## EXERCISE INSTRUCTIONS
Pick out all lines with the word "rigid" from the records that follow.

Stored data

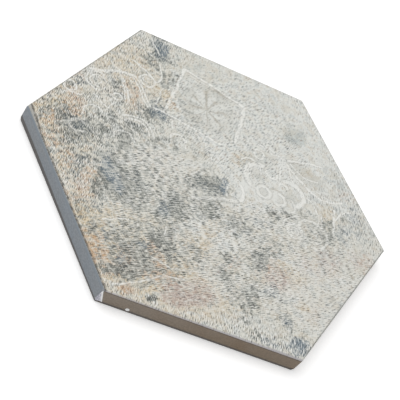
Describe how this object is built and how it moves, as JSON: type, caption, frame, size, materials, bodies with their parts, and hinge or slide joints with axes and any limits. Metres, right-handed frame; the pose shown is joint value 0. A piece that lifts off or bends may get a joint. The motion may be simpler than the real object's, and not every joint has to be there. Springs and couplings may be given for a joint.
{
  "type": "hexagon floor tile",
  "caption": "Flat regular hexagon of fired porcelain with a cushioned printed face, plain sides, a drawn-in heel and a honeycomb of keying pockets in its back.",
  "frame": {"origin": "centre of the back, on the surface that the tile lies on", "axes": "+Z out of the glazed face; +X through two opposite corners; +Y square to two opposite sides"},
  "size_m": [0.2016, 0.175, 0.01],
  "materials": {
    "glazed_porcelain": "matt printed glaze on the face, bare fired clay on the sides and the back"
  },
  "bodies": {
    "root": {"hexagon_tile": "glazed_porcelain"}
  },
  "joints": []
}
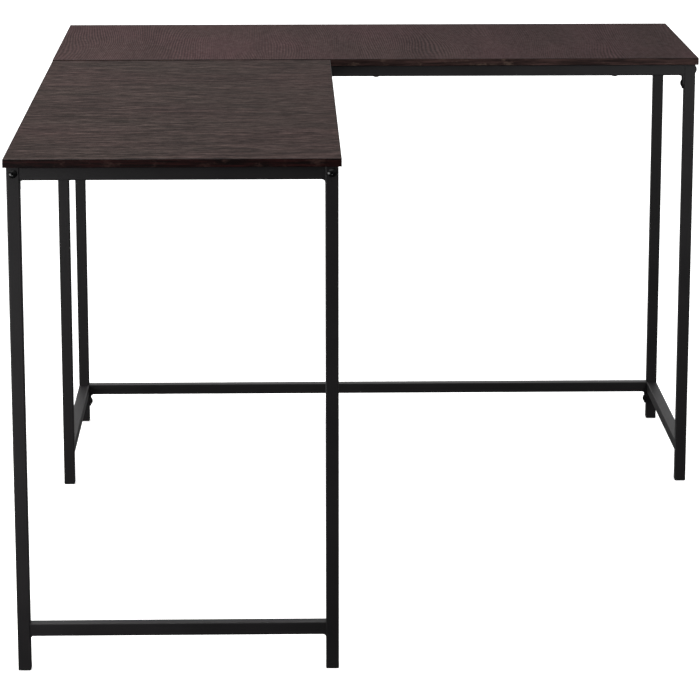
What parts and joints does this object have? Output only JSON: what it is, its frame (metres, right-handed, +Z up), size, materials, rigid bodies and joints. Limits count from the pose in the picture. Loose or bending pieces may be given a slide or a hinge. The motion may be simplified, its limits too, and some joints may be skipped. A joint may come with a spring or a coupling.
{
  "type": "corner desk",
  "caption": "L-shaped desk of two dark laminate boards on welded square-tube end frames, with long tubes bolted between them and plastic foot caps.",
  "frame": {"origin": "on the floor, under the middle of the bounding box", "axes": "+Z up; +Y towards the back of the main desk, so the wing points to -Y; +X to the right as seen from the front, so the wing is under -X"},
  "size_m": [1.12, 1.5, 0.762],
  "materials": {
    "main_board": "satin dark brown wood-grain laminate, grain front to back",
    "wing_board": "satin dark brown wood-grain laminate, grain from side to side",
    "edge_band": "dark red-brown wood-print edge band",
    "black_frame": "satin black powder coat",
    "black_hardware": "glossy black",
    "zinc_steel": "bright zinc",
    "foot_plastic": "black moulded plastic"
  },
  "bodies": {
    "root": {"main_top": "main_board", "main_top_front_edge_band": "edge_band", "main_top_back_edge_band": "edge_band", "main_top_left_edge_band": "edge_band", "main_top_right_edge_band": "edge_band", "wing_top": "wing_board", "wing_top_front_edge_band": "edge_band", "wing_top_back_edge_band": "edge_band", "wing_top_left_edge_band": "edge_band", "wing_top_right_edge_band": "edge_band", "left_end_front_leg": "black_frame", "left_end_rear_leg": "black_frame", "left_end_top_rail": "black_frame", "left_end_lower_rail": "black_frame", "left_end_welds": "black_frame", "right_end_front_leg": "black_frame", "right_end_rear_leg": "black_frame", "right_end_top_rail": "black_frame", "right_end_lower_rail": "black_frame", "right_end_welds": "black_frame", "wing_end_left_leg": "black_frame", "wing_end_right_leg": "black_frame", "wing_end_top_rail": "black_frame", "wing_end_lower_rail": "black_frame", "wing_end_welds": "black_frame", "main_front_rail": "black_frame", "main_rear_rail": "black_frame", "back_stretcher": "black_frame", "wing_left_rail": "black_frame", "wing_right_rail": "black_frame", "main_front_rail_end_plates": "black_frame", "main_rear_rail_end_plates": "black_frame", "back_stretcher_end_plates": "black_frame", "wing_left_rail_end_plates": "black_frame", "wing_right_rail_end_plates": "black_frame", "main_rail_welds": "black_frame", "back_stretcher_welds": "black_frame", "wing_rail_welds": "black_frame", "main_rail_hex_nuts": "zinc_steel", "wing_rail_hex_nuts": "zinc_steel", "left_end_press_nuts": "zinc_steel", "right_end_press_nuts": "zinc_steel", "wing_end_press_nuts": "zinc_steel", "main_through_bolts": "black_hardware", "wing_through_bolts": "black_hardware", "main_plate_bolts": "black_hardware", "stretcher_plate_bolts": "black_hardware", "wing_plate_bolts": "black_hardware", "main_top_screws": "black_hardware", "wing_top_screws": "black_hardware", "left_front_foot_cap": "foot_plastic", "left_rear_foot_cap": "foot_plastic", "right_front_foot_cap": "foot_plastic", "right_rear_foot_cap": "foot_plastic", "wing_left_foot_cap": "foot_plastic", "wing_right_foot_cap": "foot_plastic"}
  },
  "joints": []
}
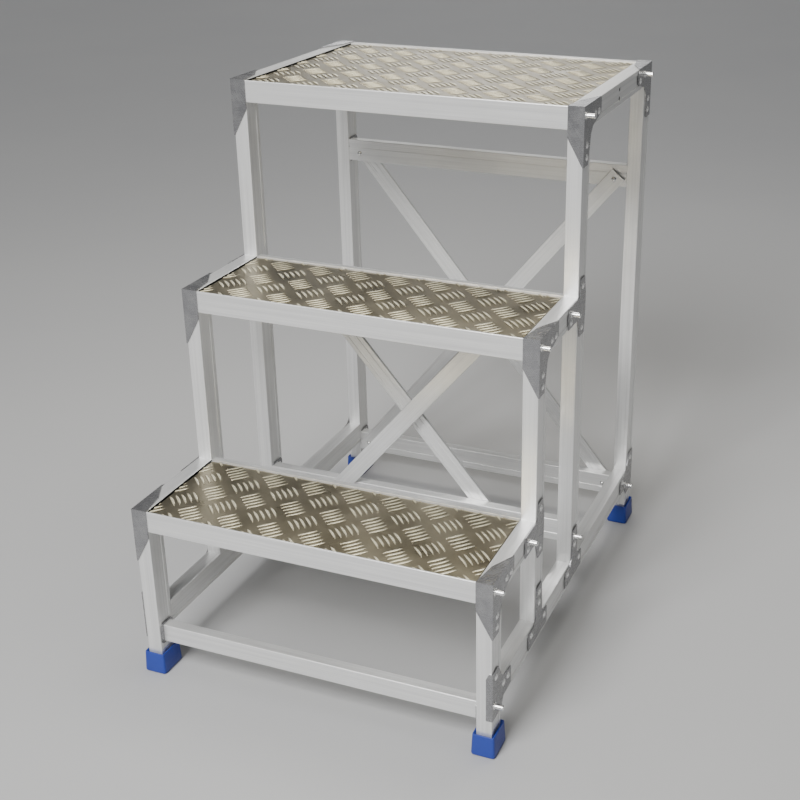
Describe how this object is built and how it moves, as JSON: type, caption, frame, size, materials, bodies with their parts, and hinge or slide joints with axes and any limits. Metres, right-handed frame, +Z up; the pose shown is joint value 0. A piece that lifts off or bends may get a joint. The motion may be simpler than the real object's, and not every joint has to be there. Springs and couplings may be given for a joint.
{
  "type": "mounting block",
  "caption": "Free-standing aluminium mounting block with chequer-plate treads on a riveted, cross-braced aluminium frame with plastic feet.",
  "frame": {"origin": "on the ground, in the middle of the footprint", "axes": "+Z up, +Y from the lowest tread towards the deck at the back, +X to the user's right"},
  "size_m": [0.6235, 0.794, 0.9015],
  "materials": {
    "frame_aluminium": "satin anodised",
    "chequer_plate": "rolled, lightly worn",
    "gusset_steel": "polished stainless",
    "rivet_metal": "bright",
    "bolt_steel": "zinc plated",
    "foot_plastic": "moulded"
  },
  "bodies": {
    "root": {"base_rail_left": "frame_aluminium", "base_rail_right": "frame_aluminium", "blind_rivets": "rivet_metal", "brace_bolts": "bolt_steel", "corner_gusset_left_1": "gusset_steel", "corner_gusset_left_2": "gusset_steel", "corner_gusset_left_3": "gusset_steel", "corner_gusset_right_1": "gusset_steel", "corner_gusset_right_2": "gusset_steel", "corner_gusset_right_3": "gusset_steel", "front_base_gusset_left": "gusset_steel", "front_base_gusset_right": "gusset_steel", "front_foot_left": "foot_plastic", "front_foot_right": "foot_plastic", "front_leg_left": "frame_aluminium", "front_leg_right": "frame_aluminium", "junction_gusset_left_1": "gusset_steel", "junction_gusset_left_2": "gusset_steel", "junction_gusset_right_1": "gusset_steel", "junction_gusset_right_2": "gusset_steel", "lower_front_rail": "frame_aluminium", "middle_brace_falling": "frame_aluminium", "middle_brace_rising": "frame_aluminium", "middle_lower_rail": "frame_aluminium", "rear_base_gusset_left": "gusset_steel", "rear_base_gusset_right": "gusset_steel", "rear_brace_falling": "frame_aluminium", "rear_brace_rising": "frame_aluminium", "rear_corner_gusset_left": "gusset_steel", "rear_corner_gusset_right": "gusset_steel", "rear_foot_left": "foot_plastic", "rear_foot_right": "foot_plastic", "rear_leg_left": "frame_aluminium", "rear_leg_right": "frame_aluminium", "rear_lower_rail": "frame_aluminium", "rear_upper_rail": "frame_aluminium", "second_leg_left": "frame_aluminium", "second_leg_right": "frame_aluminium", "side_pins": "bolt_steel", "tee_gusset_left_2": "gusset_steel", "tee_gusset_left_3": "gusset_steel", "tee_gusset_right_2": "gusset_steel", "tee_gusset_right_3": "gusset_steel", "third_leg_left": "frame_aluminium", "third_leg_right": "frame_aluminium", "tread_front_rail_1": "frame_aluminium", "tread_front_rail_2": "frame_aluminium", "tread_front_rail_3": "frame_aluminium", "tread_plate_1": "chequer_plate", "tread_plate_2": "chequer_plate", "tread_plate_3": "chequer_plate", "tread_rear_rail_1": "frame_aluminium", "tread_rear_rail_2": "frame_aluminium", "tread_rear_rail_3": "frame_aluminium", "tread_side_rail_left_1": "frame_aluminium", "tread_side_rail_left_2": "frame_aluminium", "tread_side_rail_left_3": "frame_aluminium", "tread_side_rail_right_1": "frame_aluminium", "tread_side_rail_right_2": "frame_aluminium", "tread_side_rail_right_3": "frame_aluminium"}
  },
  "joints": []
}
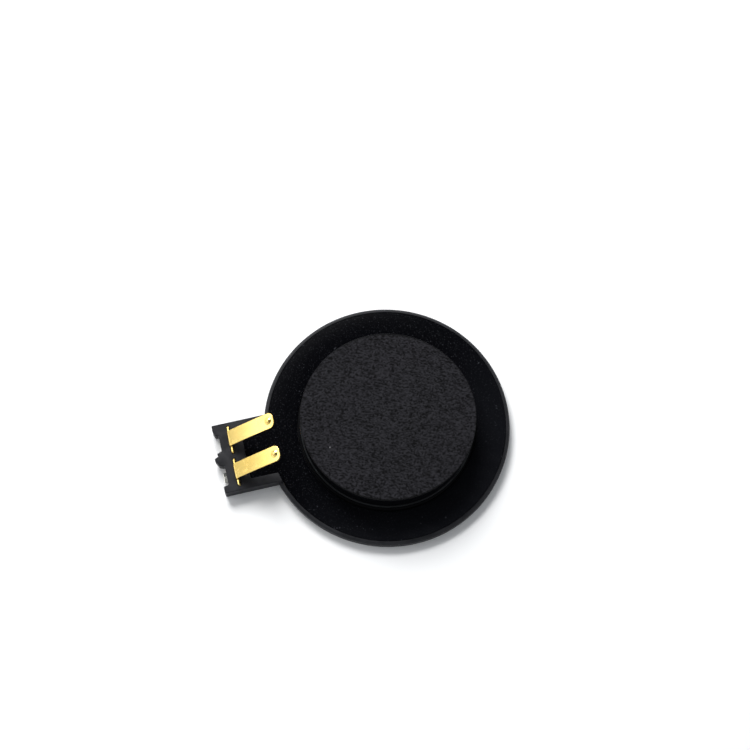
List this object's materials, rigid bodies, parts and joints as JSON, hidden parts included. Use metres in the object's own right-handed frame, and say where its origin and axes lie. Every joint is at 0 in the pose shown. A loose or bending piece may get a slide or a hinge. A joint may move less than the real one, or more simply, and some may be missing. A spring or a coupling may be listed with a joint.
{
  "type": "coin vibration motor",
  "caption": "Flat coin vibration motor in a round flanged holder, with a cushion pad on its case and sprung leaf contacts on a side terminal block.",
  "frame": {"origin": "on the shaft's axis, at the flat underside of the motor", "axes": "+Z along the shaft towards the cushion pad, +X away from the terminal block, which points along -X"},
  "size_m": [0.0206, 0.017, 0.0038],
  "materials": {
    "holder_plastic": "moulded, matt black",
    "ring_rubber": "black sheet, fine grain, slight gloss",
    "black_case": "black coated steel",
    "tape": "thin double-sided tape",
    "adhesive": "cured black adhesive",
    "pad_foam": "dark grey cushion with a fine cloth face",
    "steel": "cold rolled steel",
    "polished_steel": "ground and polished",
    "magnet_nickel": "nickel plated sintered magnet",
    "polyimide": "amber film with copper tracks",
    "bronze": "spring bronze strip",
    "washer_plastic": "natural low friction plastic",
    "gold_plate": "gold plated spring strip",
    "solder": "reflowed tin solder",
    "circuit_board": "green glass epoxy board",
    "rotor_resin": "dark moulded resin",
    "tungsten": "sintered tungsten alloy",
    "sintered_bronze": "oil filled bearing bronze",
    "copper_wire": "enamelled copper winding",
    "commutator_gold": "gold plated copper"
  },
  "bodies": {
    "motor_body": {"holder": "holder_plastic", "damping_ring": "ring_rubber", "case_bead": "adhesive", "motor_case": "black_case", "pad_tape": "tape", "cushion_pad": "pad_foam", "base_plate": "steel", "shaft": "polished_steel", "ring_magnet": "magnet_nickel", "flex_circuit": "polyimide", "brush_a": "bronze", "brush_b": "bronze", "lower_washer": "washer_plastic", "upper_washer": "washer_plastic", "contact_root_a": "gold_plate", "contact_root_b": "gold_plate", "solder_joint_a": "solder", "solder_joint_b": "solder"},
    "rotor": {"rotor_board": "circuit_board", "rotor_moulding": "rotor_resin", "eccentric_weight": "tungsten", "bearing_sleeve": "sintered_bronze", "coil_a": "copper_wire", "coil_b": "copper_wire", "commutator_segment_1": "commutator_gold", "commutator_segment_2": "commutator_gold", "commutator_segment_3": "commutator_gold", "commutator_segment_4": "commutator_gold", "commutator_segment_5": "commutator_gold", "commutator_segment_6": "commutator_gold"},
    "contact_a": {"contact_blade_a": "gold_plate"},
    "contact_b": {"contact_blade_b": "gold_plate"}
  },
  "joints": [
    {"name": "rotor_spin", "type": "hinge", "parent": "motor_body", "child": "rotor", "pos_m": [0, 0, 0.0015], "axis": [0, 0, 1], "continuous": true},
    {"name": "contact_a_press", "type": "hinge", "parent": "motor_body", "child": "contact_a", "pos_m": [-0.01058, 0.00116, 0.00142], "axis": [0, 1, 0], "range_deg": [0, 30], "stiffness_Nm_per_rad": 0.012},
    {"name": "contact_b_press", "type": "hinge", "parent": "motor_body", "child": "contact_b", "pos_m": [-0.01058, -0.00116, 0.00142], "axis": [0, 1, 0], "range_deg": [0, 30], "stiffness_Nm_per_rad": 0.012}
  ]
}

## OUTPUT
What parts and joints does this object have? Output only JSON: what it is, its frame (metres, right-handed, +Z up), size, materials, rigid bodies and joints. Limits count from the pose in the picture. Loose or bending pieces may be given a slide or a hinge. The motion may be simplified, its limits too, and some joints may be skipped. A joint may come with a spring or a coupling.
List this object's materials, rigid bodies, parts and joints as JSON, hidden parts included. Use metres in the object's own right-handed frame, and say where its origin and axes lie. Every joint is at 0 in the pose shown. A loose or bending piece may get a slide or a hinge. A joint may move less than the real one, or more simply, and some may be missing. A spring or a coupling may be listed with a joint.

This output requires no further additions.